=== What you are asked to do ===
Repeat the listing below in full, exactly as it stands.

=== Stored data ===

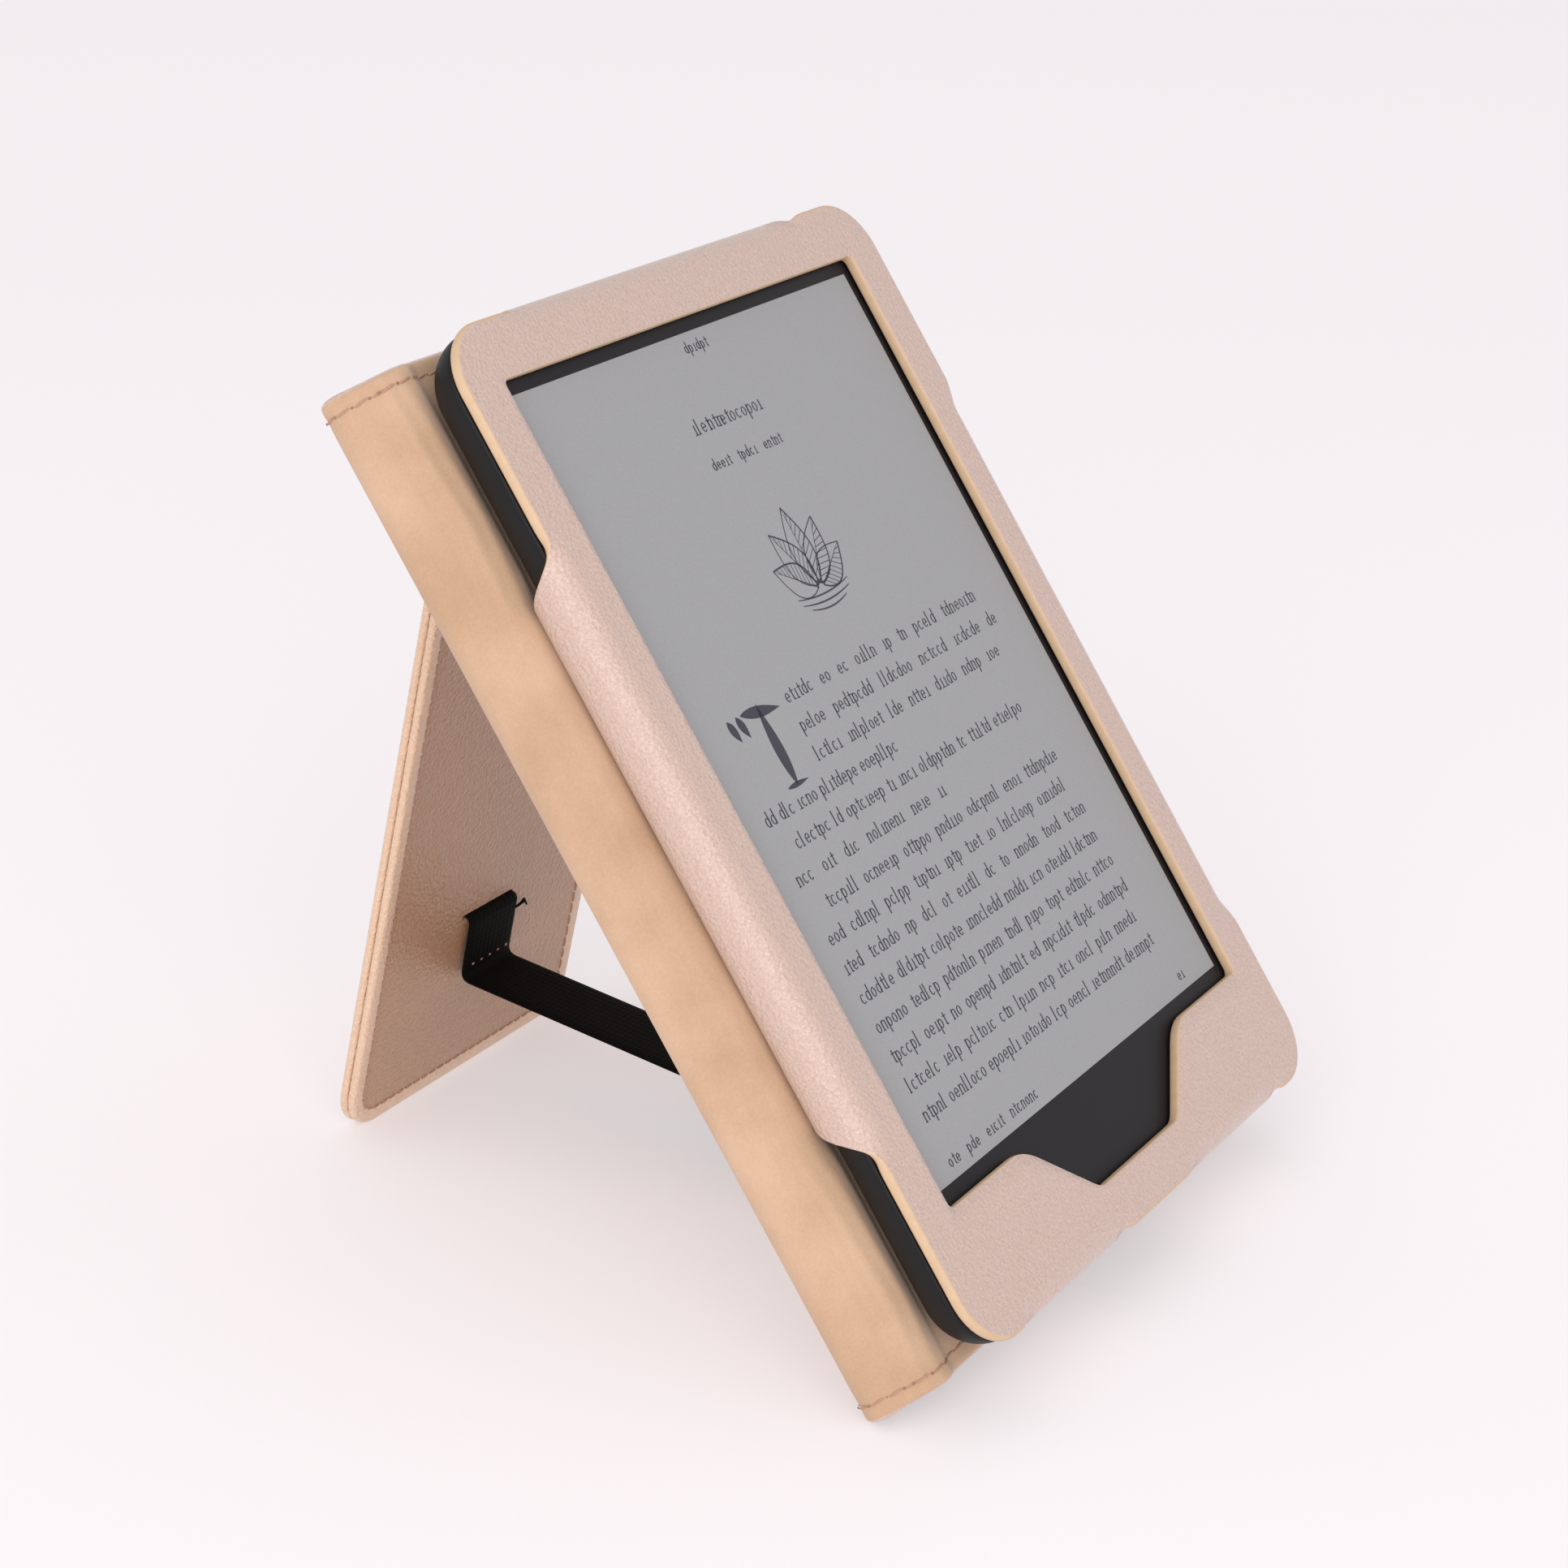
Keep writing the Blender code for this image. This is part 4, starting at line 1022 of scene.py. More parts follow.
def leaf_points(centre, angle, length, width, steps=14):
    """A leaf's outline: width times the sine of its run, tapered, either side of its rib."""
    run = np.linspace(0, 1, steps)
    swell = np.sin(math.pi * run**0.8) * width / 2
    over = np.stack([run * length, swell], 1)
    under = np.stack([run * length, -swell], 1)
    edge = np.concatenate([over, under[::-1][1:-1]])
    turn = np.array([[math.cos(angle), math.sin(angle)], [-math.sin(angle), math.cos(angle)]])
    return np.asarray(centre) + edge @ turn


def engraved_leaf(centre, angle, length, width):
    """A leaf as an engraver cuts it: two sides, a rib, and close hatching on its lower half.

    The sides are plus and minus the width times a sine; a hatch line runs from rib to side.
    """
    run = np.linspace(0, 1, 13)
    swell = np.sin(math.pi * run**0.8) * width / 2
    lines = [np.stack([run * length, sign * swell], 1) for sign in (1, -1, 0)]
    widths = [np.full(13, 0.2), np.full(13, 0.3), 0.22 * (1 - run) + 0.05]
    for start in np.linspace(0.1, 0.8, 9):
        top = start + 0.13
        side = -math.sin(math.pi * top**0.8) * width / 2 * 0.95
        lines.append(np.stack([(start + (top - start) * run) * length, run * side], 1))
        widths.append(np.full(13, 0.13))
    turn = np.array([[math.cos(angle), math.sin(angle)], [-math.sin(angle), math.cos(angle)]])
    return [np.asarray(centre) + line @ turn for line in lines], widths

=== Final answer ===
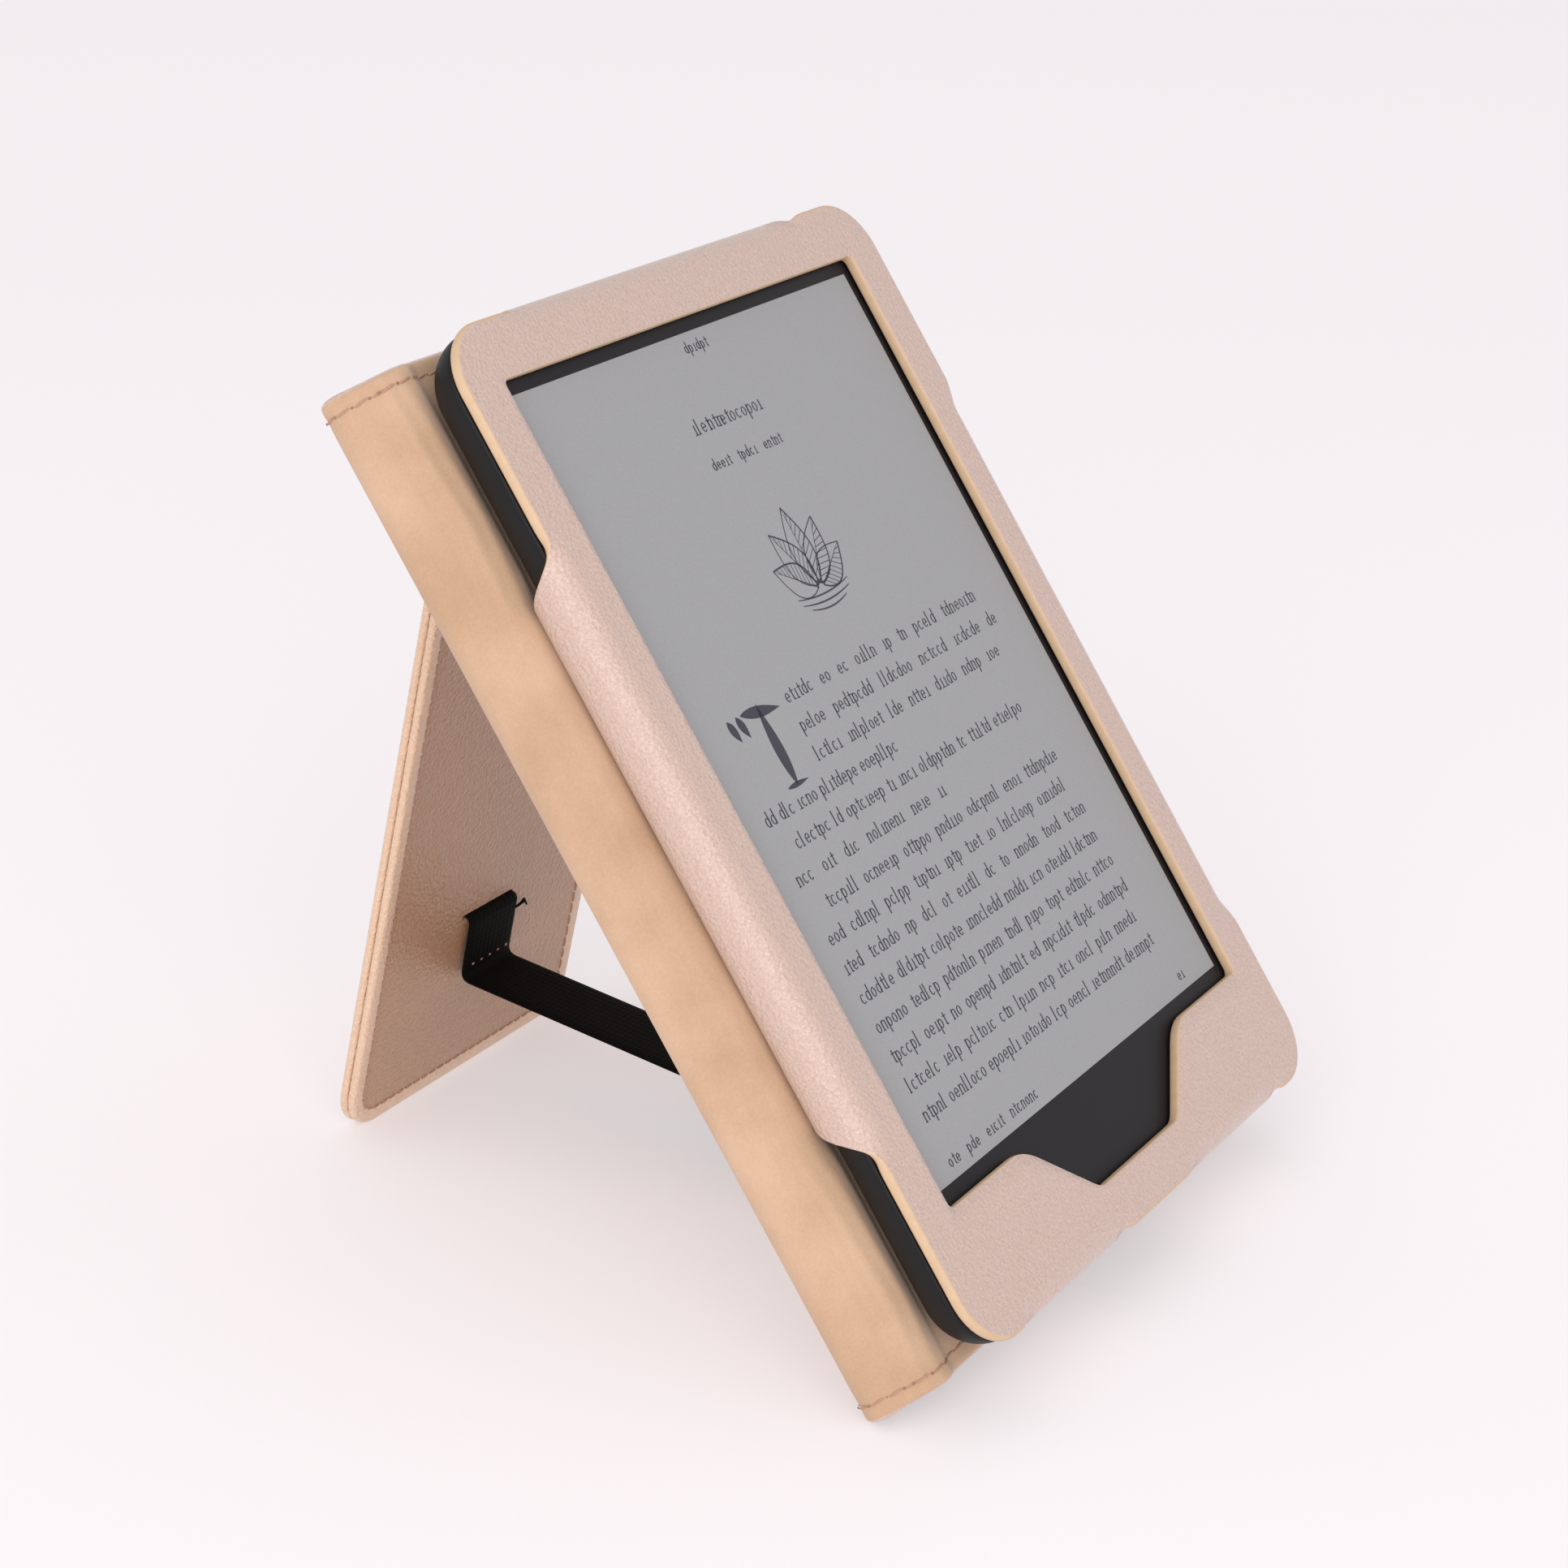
Keep writing the Blender code for this image. This is part 4, starting at line 1022 of scene.py. More parts follow.
def leaf_points(centre, angle, length, width, steps=14):
    """A leaf's outline: width times the sine of its run, tapered, either side of its rib."""
    run = np.linspace(0, 1, steps)
    swell = np.sin(math.pi * run**0.8) * width / 2
    over = np.stack([run * length, swell], 1)
    under = np.stack([run * length, -swell], 1)
    edge = np.concatenate([over, under[::-1][1:-1]])
    turn = np.array([[math.cos(angle), math.sin(angle)], [-math.sin(angle), math.cos(angle)]])
    return np.asarray(centre) + edge @ turn


def engraved_leaf(centre, angle, length, width):
    """A leaf as an engraver cuts it: two sides, a rib, and close hatching on its lower half.

    The sides are plus and minus the width times a sine; a hatch line runs from rib to side.
    """
    run = np.linspace(0, 1, 13)
    swell = np.sin(math.pi * run**0.8) * width / 2
    lines = [np.stack([run * length, sign * swell], 1) for sign in (1, -1, 0)]
    widths = [np.full(13, 0.2), np.full(13, 0.3), 0.22 * (1 - run) + 0.05]
    for start in np.linspace(0.1, 0.8, 9):
        top = start + 0.13
        side = -math.sin(math.pi * top**0.8) * width / 2 * 0.95
        lines.append(np.stack([(start + (top - start) * run) * length, run * side], 1))
        widths.append(np.full(13, 0.13))
    turn = np.array([[math.cos(angle), math.sin(angle)], [-math.sin(angle), math.cos(angle)]])
    return [np.asarray(centre) + line @ turn for line in lines], widths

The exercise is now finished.